November 07, 2022
In mid-October, the Social Security Administration (SSA) announced various indexed adjustments for the operation of the program in 2023. Most attention was paid to a large cost of living adjustment (COLA) for benefit amounts tied to changes in the consumer price index. There was another large increase that is quite consequential but did not get as much attention despite the millions of taxpayers it will affect—the average wage index (AWI).
Among other things, the AWI determines the maximum earnings subject to Social Security payroll taxes, at a 12.4 percent rate. This so-called “tax max” increased from $147,000 to $160,200, an 8.9 percent increase, based on 2021 wage data. This is comparable to the COLA increase of 8.7 percent, which is unusual, because typically wage growth lags prices in an inflationary cycle. Indeed, in 2020, the COLA increase was 5.9 percent while the tax max increase was only 2.9 percent.
Wage data from the Bureau of Labor Statistics show much smaller wage increases in 2021—according to the employment cost index, wages increased 4.5 percent, and according to the Quarterly Census of Employment and Wages, average wages per employee increased 5.6 percent. Though there are data source differences and some definitional differences between SSA and BLS, the gap is large. What could explain it?
I posit that it is the stock market. Included in wages, especially at the top of the earnings distribution, are realizations of employee stock options. When the market is up, as it decidedly was in 2021 with a 27 percent increase, such realizations will grow noticeably in number and amount. One quite large and public example was the Tesla option realization of Elon Musk in 2021 of $23.5 billion. But the individual option realizations can be smaller—in the millions—and it will still add up and make a difference in the AWI. See Table 1, which shows the distribution of Social Security net compensation at the four top levels, for 2018 through 2021.
Source: Wage Statistics from SSA
The numbers, totals, and averages are generally fairly stable, with some modest growth in 2018 and 2019, and faster growth, especially at the top, in 2020. But 2021 sees substantial growth in numbers and totals, and at the top level in the average. If we were to recalculate the AWI for 2021 by just removing the increase from 2020 to 2021 in the average for the top compensation group, essentially removing the amount of Elon Musk’s option realization, the new tax max would be $159,600, an 8.6 percent increase. If we extended this adjustment to the top four groups, to get the same totals in 2021 as in 2020, the tax max would be $158,400, or an increase of 7.7 percent.
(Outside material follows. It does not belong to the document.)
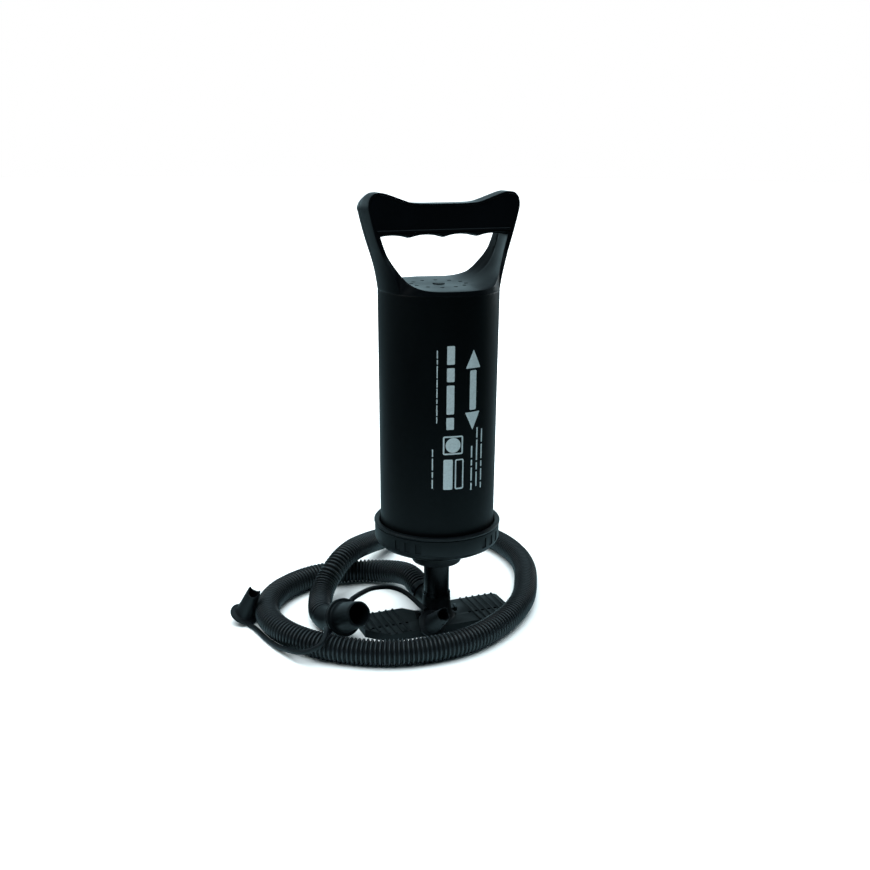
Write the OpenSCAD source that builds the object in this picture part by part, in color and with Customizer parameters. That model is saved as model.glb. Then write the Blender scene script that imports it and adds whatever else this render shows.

What are the implications of this analysis? For the SSA actuary doing projections of program finances, given the significant drop in the stock market in 2022, it means that one significant source of the frothy AWI growth has been removed for 2023 and beyond. For policy, it means that consideration should be given to changing the definition of the AWI, to avoid artificial volatility. Some have proposed using the median instead of the average. I prefer that wages from non-covered employment and above the tax max be excluded from total wages to reduce volatility. This is also logical because it makes the program internally consistent and self-contained—why should stock option realizations (like those of Elon Musk) which do not lead to Social Security benefits influence what millions of workers pay in Social Security taxes?